The court did charge the jury on the privilege of defense of property, as follows: “[A] landowner may use such force as is reasonably necessary in defense of his property. A trespasser who intends to steal and is about to enter a building to commit a theft is not entitled to any affirmative notice warning him that the landowner may use reasonable force to prevent the theft and the trespasser assumes that risk. The landowner may use such force as he in good faith reasonably believes will be necessary to prevent the theft and repel the trespasser. The landowner’s right to use reasonable force extends only to the right to prevent the theft; that is, once the threat of the theft ceases, the right to use reasonable force to prevent the theft also ceases.

“Now to determine whether the defendant’s use of force by discharging a firearm was reasonably necessary to prevent the theft of his property, you must put yourselves in his position, with his knowledge or lack of knowledge of the *125circumstances that surrounded him at the time of the shooting. And you must consider the conduct of the decedent and determine whether his acts caused the defendant to reasonably believe that such force was necessary to prevent the decedent from stealing his property.”

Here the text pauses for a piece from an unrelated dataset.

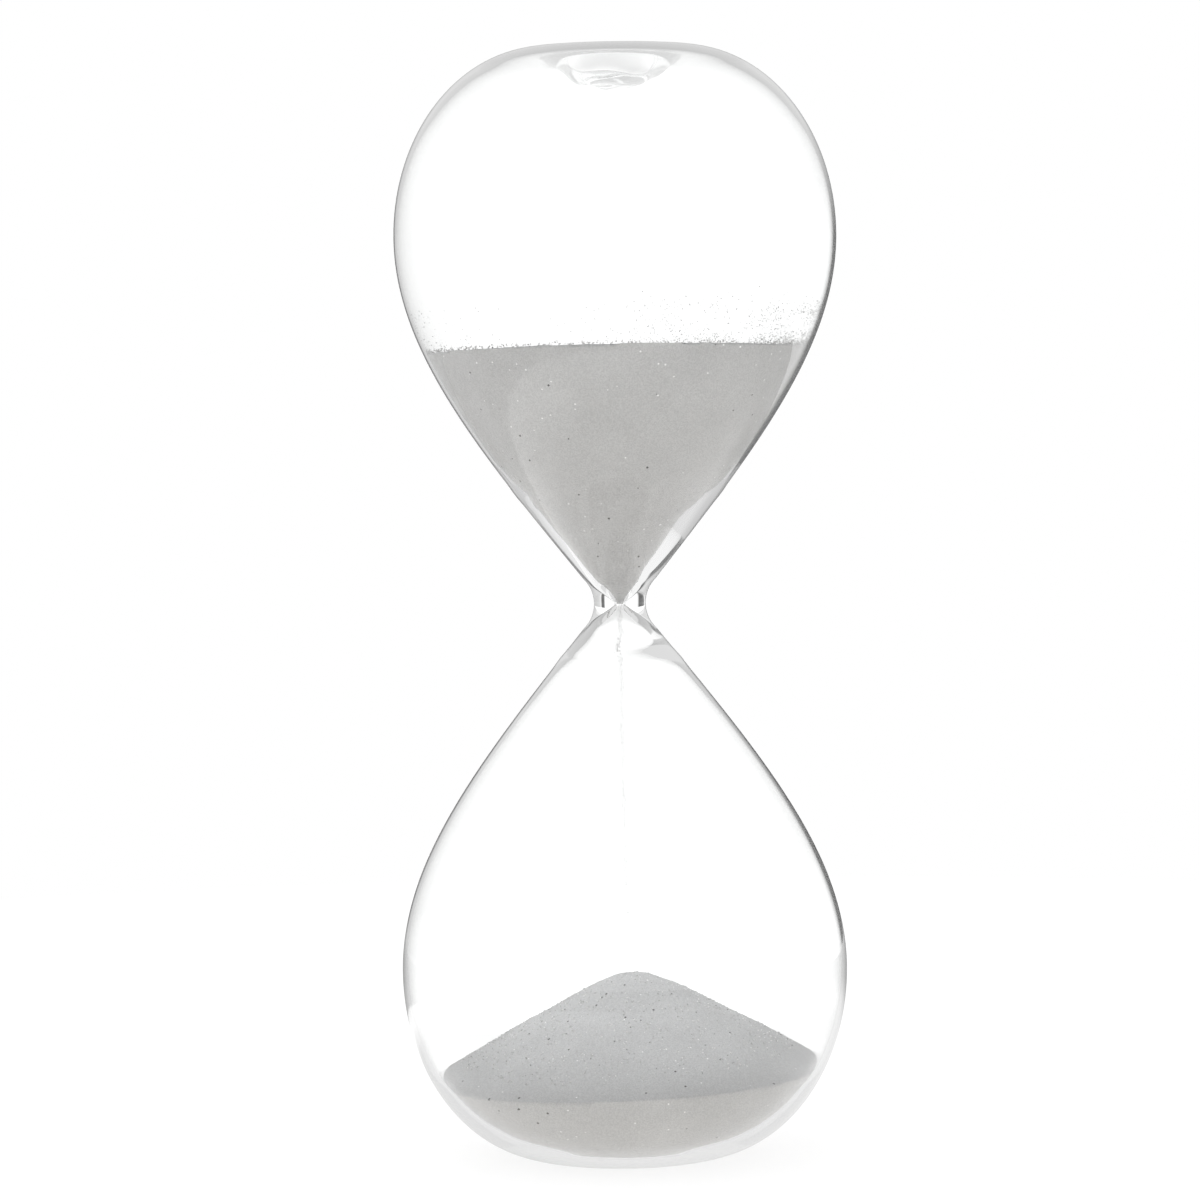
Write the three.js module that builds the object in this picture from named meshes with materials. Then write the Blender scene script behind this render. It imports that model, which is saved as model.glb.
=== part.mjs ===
// A frameless hourglass, made as a glassblower makes it: two blown bulbs fused to a thick neck
// piece, each bulb closed at its far end by a fused glass seal, with white sand part way through
// its run. Sizes are in millimetres and +Z is up. The origin is the centre of the ring that the
// lower bulb stands on.
//
// Outlines are half sections. In them x is the radius and y is the distance from the waist, so
// the same outlines serve the upper half (side = 1) and the lower half (side = -1).

import * as THREE from 'three';

const SEGMENTS = 48; // flats around the axis

// The vessel, outside
const HALF_HEIGHT = 112; // from the waist to the flat ring at either end
const UPPER_BULB_RADIUS = 44.5; // at the widest
const LOWER_BULB_RADIUS = 45;
const SHOULDER_HEIGHT = 38; // from the widest circle to the flat ring
const WAIST_RADIUS = 5.2; // thinnest part of the neck
const HOLLOW_RADIUS = 7; // of the hollow around the waist
const HOLLOW_REACH = 5; // how far the hollow runs from the waist before the flank starts
const UPPER_RING_RADIUS = 14; // outer edge of the flat ring
const LOWER_RING_RADIUS = 16;
const RING_WIDTH = 3.5;
const PUNT_DEPTH = 5; // how far the end is pushed in, inside the ring

// How full the free curves are: the place of each curve's middle control points, as shares of
// the curve's own width and height
const FLANK_START_PULL = { across: 0.56, along: 0.38 };
const FLANK_END_PULL = 0.325;
const THROAT_PULL = { across: 0.25, along: 0.4 };
const PUNT_RING_PULL = 0.4;
const PUNT_SEAL_PULL = 0.45;

// The vessel, inside
const WALL = 1.25; // bulb glass
const BORE_RADIUS = 0.75; // hole that meters the sand
const BORE_HALF_LENGTH = 0.3;
const UPPER_SEAM = 22; // distance of each fused seam from the waist
const LOWER_SEAM = 11;
const SEAL_RADIUS = 5; // filling hole, closed by the seal
const SEAL_BULGE = 0.8; // how far the seal swells on each face

// The sand
const SAND_GAP = 0.3; // between sand and glass
const UPPER_LEVEL = 50.5; // where the upper sand meets the glass, above the waist
const PIT_RADIUS = 30; // funnel that the flow draws in the upper sand
const LARGEST_PIT = 0.9; // of the sand's own radius, so that a rim is left around the pit
const LOWER_LEVEL = 17; // where the heap meets the glass, above the flat ring
const REPOSE = THREE.MathUtils.degToRad(28.3); // slope of the pit and of the heap
const CROWN_RADIUS = 3; // flattened top of the heap, where the stream lands
const STREAM_RADIUS = BORE_RADIUS - SAND_GAP;

const STEPS = { hollow: 3, flank: 9, neckFlank: 3, shoulder: 8, punt: 4, seal: 3, throat: 5 };
const STREAM_SIDES = 12;
const SAME_POINT = 0.01; // outline points nearer than this are one point

const point = (radius, distance) => new THREE.Vector2(radius, distance);

// ---- outlines ----

// Points along a curve from parameter `from` to `to`, moved `depth` to the curve's left.
function trace(curve, steps, { from = 0, to = 1, depth = 0 } = {}) {
  return Array.from({ length: steps + 1 }, (_, i) => {
    const t = from + ((to - from) * i) / steps;
    const { x, y } = curve.getTangent(t);
    return curve.getPoint(t).add(point(-y, x).multiplyScalar(depth));
  });
}

// One outline from several runs of points, without doubled points where the runs meet.
function chain(...runs) {
  return runs.flat().filter((p, i, all) => i === 0 || p.distanceTo(all[i - 1]) > SAME_POINT);
}

// The parameter at which a curve that climbs steadily reaches a distance from the waist.
function parameterAt(curve, distance) {
  let low = 0;
  let high = 1;
  while (high - low > 1e-7) {
    const middle = (low + high) / 2;
    if (curve.getPoint(middle).y < distance) low = middle;
    else high = middle;
  }
  return low;
}

// Splits a line of points where it first reaches a distance from the waist. The point there
// ends the first part and starts the second.
function splitAt(line, distance) {
  const i = line.findIndex((p) => p.y >= distance);
  const share = (distance - line[i - 1].y) / (line[i].y - line[i - 1].y);
  const here = line[i - 1].clone().lerp(line[i], share);
  return [[...line.slice(0, i), here], [here, ...line.slice(i)]];
}

// ---- the vessel's curves, from the waist outwards ----

const widest = HALF_HEIGHT - SHOULDER_HEIGHT;
const hollowCentre = WAIST_RADIUS + HOLLOW_RADIUS;
const hollowAngle = Math.asin(HOLLOW_REACH / HOLLOW_RADIUS);
const hollow = new THREE.EllipseCurve(
  hollowCentre, 0, HOLLOW_RADIUS, HOLLOW_RADIUS, Math.PI + hollowAngle, Math.PI - hollowAngle, true,
);

// The side of a bulb, from the hollow to the widest circle.
function flankTo(bulbRadius) {
  const start = point(hollowCentre - HOLLOW_RADIUS * Math.cos(hollowAngle), HOLLOW_REACH);
  const width = bulbRadius - start.x;
  const height = widest - start.y;
  return new THREE.CubicBezierCurve(
    start,
    point(start.x + FLANK_START_PULL.across * width, start.y + FLANK_START_PULL.along * height),
    point(bulbRadius, widest - FLANK_END_PULL * height),
    point(bulbRadius, widest),
  );
}

// The pushed-in end, from the flat ring to the filling hole.
function puntFrom(radius) {
  const width = radius - SEAL_RADIUS;
  return new THREE.CubicBezierCurve(
    point(radius, HALF_HEIGHT),
    point(radius - PUNT_RING_PULL * width, HALF_HEIGHT),
    point(SEAL_RADIUS + PUNT_SEAL_PULL * width, HALF_HEIGHT - PUNT_DEPTH),
    point(SEAL_RADIUS, HALF_HEIGHT - PUNT_DEPTH),
  );
}

// One half of the vessel: which way it points, where its seam is, and its curves.
function halfVessel(side, seam, bulbRadius, ringRadius) {
  return {
    side,
    seam,
    flank: flankTo(bulbRadius),
    shoulder: new THREE.EllipseCurve(
      ringRadius, widest, bulbRadius - ringRadius, SHOULDER_HEIGHT, 0, Math.PI / 2,
    ),
    punt: puntFrom(ringRadius - RING_WIDTH),
  };
}

const upper = halfVessel(1, UPPER_SEAM, UPPER_BULB_RADIUS, UPPER_RING_RADIUS);
const lower = halfVessel(-1, LOWER_SEAM, LOWER_BULB_RADIUS, LOWER_RING_RADIUS);

// The throat narrows from a seam to the bore. It starts at the bore.
function throat({ flank, seam }) {
  const start = point(BORE_RADIUS, BORE_HALF_LENGTH);
  const [end] = trace(flank, 1, { from: parameterAt(flank, seam), depth: WALL });
  const pull = point(
    THREE.MathUtils.lerp(start.x, end.x, THROAT_PULL.across),
    THREE.MathUtils.lerp(start.y, end.y, THROAT_PULL.along),
  );
  return new THREE.QuadraticBezierCurve(start, pull, end);
}

// The bulb's wall, `depth` under its outer face, from its seam to the edge of the filling hole.
function bulbLine({ flank, shoulder, punt, seam }, depth) {
  return chain(
    trace(flank, STEPS.flank, { from: parameterAt(flank, seam), depth }),
    trace(shoulder, STEPS.shoulder, { depth }),
    trace(punt, STEPS.punt, { depth }),
  );
}

// The seal's face, `depth` under its outer face, from its edge to its middle. It swells outwards
// on the outside and inwards on the inside.
function sealLine({ punt }, depth) {
  const [edge] = trace(punt, 1, { from: 1, depth });
  const middle = edge.y + (depth > 0 ? -SEAL_BULGE : SEAL_BULGE);
  const swell = new THREE.QuadraticBezierCurve(edge, point(edge.x / 2, middle), point(0, middle));
  return trace(swell, STEPS.seal);
}

// The whole inside of a half, `gap` clear of the glass, from the bore to the middle of the seal.
function insideLine(half, gap) {
  return chain(
    trace(throat(half), STEPS.throat, { depth: gap }),
    bulbLine(half, WALL + gap),
    sealLine(half, WALL + gap),
  );
}

// ---- pieces ----

// A closed outline turned about the axis. The outline runs anticlockwise in section, which is
// what turns its faces outwards.
function turned(name, { side }, outline, material) {
  const section = outline.map((p) => point(p.x, side * p.y));
  if (THREE.ShapeUtils.isClockWise(section)) section.reverse();
  const geometry = new THREE.LatheGeometry([...section, section[0]], SEGMENTS);
  geometry.rotateX(Math.PI / 2);
  const mesh = new THREE.Mesh(geometry, material);
  mesh.name = name;
  return mesh;
}

function bulb(name, half, material) {
  return turned(name, half, [...bulbLine(half, 0), ...bulbLine(half, WALL).reverse()], material);
}

function seal(name, half, material) {
  return turned(name, half, [...sealLine(half, 0), ...sealLine(half, WALL).reverse()], material);
}

// The neck piece spans both halves, so its lower points are turned down.
function neck(name, material) {
  const down = (p) => point(p.x, -p.y);
  const toSeam = ({ flank, seam }) => trace(flank, STEPS.neckFlank, { to: parameterAt(flank, seam) });
  const outline = chain(
    toSeam(lower).reverse().map(down),
    trace(hollow, 2 * STEPS.hollow),
    toSeam(upper),
    trace(throat(upper), STEPS.throat).reverse(),
    trace(throat(lower), STEPS.throat).map(down),
  );
  return turned(name, upper, outline, material);
}

// Fills the throat and the bulb above it to a level, with the pit that the flow draws.
function upperSand(name, material) {
  const [wall] = splitAt(insideLine(upper, SAND_GAP), UPPER_LEVEL);
  const pitRadius = Math.min(PIT_RADIUS, LARGEST_PIT * wall.at(-1).x);
  const outline = [
    point(0, wall[0].y),
    ...wall,
    point(pitRadius, UPPER_LEVEL),
    point(0, UPPER_LEVEL - pitRadius * Math.tan(REPOSE)),
  ];
  return turned(name, upper, outline, material);
}

// The heap, from the glass under it up to its crown.
const heapEdge = HALF_HEIGHT - LOWER_LEVEL;
const [, heapWall] = splitAt(insideLine(lower, SAND_GAP), heapEdge);
const heapRise = (heapWall[0].x - CROWN_RADIUS) * Math.tan(REPOSE);
const crown = heapEdge - heapRise;

function lowerSand(name, material) {
  const outline = [point(0, crown), point(CROWN_RADIUS, crown), ...heapWall];
  return turned(name, lower, outline, material);
}

// The thread of falling sand, from under the upper sand, through the bore, to the heap.
function stream(name, material) {
  const top = -(BORE_HALF_LENGTH - SAND_GAP);
  const bottom = -(crown - SAND_GAP);
  const length = top - bottom;
  const geometry = new THREE.CylinderGeometry(STREAM_RADIUS, STREAM_RADIUS, length, STREAM_SIDES);
  geometry.rotateX(Math.PI / 2);
  const mesh = new THREE.Mesh(geometry, material);
  mesh.name = name;
  mesh.position.z = (top + bottom) / 2;
  return mesh;
}

// ---- assembly ----

const glass = new THREE.MeshStandardMaterial({
  color: 0xf4f8f8, roughness: 0.03, metalness: 0, transparent: true, opacity: 0.35,
});
const sand = new THREE.MeshStandardMaterial({ color: 0xc4c3c1, roughness: 0.9, metalness: 0 });

const vessel = new THREE.Group();
vessel.add(
  bulb('upper_bulb', upper, glass),
  bulb('lower_bulb', lower, glass),
  neck('neck', glass),
  seal('upper_seal', upper, glass),
  seal('lower_seal', lower, glass),
);

const filling = new THREE.Group();
filling.add(
  upperSand('upper_sand', sand),
  stream('sand_stream', sand),
  lowerSand('lower_sand', sand),
);

const hourglass = new THREE.Group();
hourglass.position.z = HALF_HEIGHT; // the outlines are drawn about the waist
hourglass.add(vessel, filling);

export default hourglass;
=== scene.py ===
"""A frameless blown-glass hourglass, part way through its run, on a plain pale floor.

Lengths are in metres and the frame is the CAD model's: +Z up, with the origin under the middle
of the lower bulb. Outlines are half sections about that axis, written as (radius, distance from
the waist), so that the same curves serve both bulbs.
"""
import math
import random

import bpy
import numpy as np
from mathutils import Matrix, Vector, noise


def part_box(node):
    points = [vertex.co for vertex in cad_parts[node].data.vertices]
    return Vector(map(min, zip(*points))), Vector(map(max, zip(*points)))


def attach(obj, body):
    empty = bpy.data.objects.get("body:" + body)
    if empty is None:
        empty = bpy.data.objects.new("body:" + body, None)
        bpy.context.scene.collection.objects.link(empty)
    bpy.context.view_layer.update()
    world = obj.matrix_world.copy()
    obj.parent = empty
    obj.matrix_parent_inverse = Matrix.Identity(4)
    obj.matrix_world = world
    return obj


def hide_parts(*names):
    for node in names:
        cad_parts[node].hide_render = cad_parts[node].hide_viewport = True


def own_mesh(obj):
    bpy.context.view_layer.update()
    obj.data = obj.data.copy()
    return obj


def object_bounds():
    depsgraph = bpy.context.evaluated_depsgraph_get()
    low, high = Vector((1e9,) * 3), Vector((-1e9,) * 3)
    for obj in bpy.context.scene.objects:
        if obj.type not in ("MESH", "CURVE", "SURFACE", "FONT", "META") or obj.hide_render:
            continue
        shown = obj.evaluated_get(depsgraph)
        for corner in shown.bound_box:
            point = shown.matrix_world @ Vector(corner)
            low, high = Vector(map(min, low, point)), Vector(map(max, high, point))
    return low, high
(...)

We find no error prejudicial to Davidson in this instruction.

Finally, any issues pertaining to the doctrine of primary assumption of risk were not timely raised by Davidson in this case. In Gallagher v. Cleveland Browns Football Co., supra, 74 Ohio St.3d 427, 659 N.E.2d 1232, we stated, as syllabus law, that “[flailure to raise primary assumption of risk before or during trial precludes the defendant from raising the defense for the first time in a motion for judgment notwithstanding the verdict.” Because the doctrine of primary assumption of risk was first raised in this case, as in Gallagher, in a motion for judgment notwithstanding the verdict, the law established in Gallagher precludes further consideration of that doctrine in this case.

The judgment of the court of appeals is reversed, and the cause is remanded for entry of judgment in accordance with the jury verdict.

Judgment reversed and cause remanded.

F.E. Sweeney and Pfeifer, JJ., concur. Douglas and Resnick, JJ., concur in judgment only. Cook, J., separately concurs in judgment only. Lundberg Stratton, J., concurs in part and in the syllabus, and dissents in part.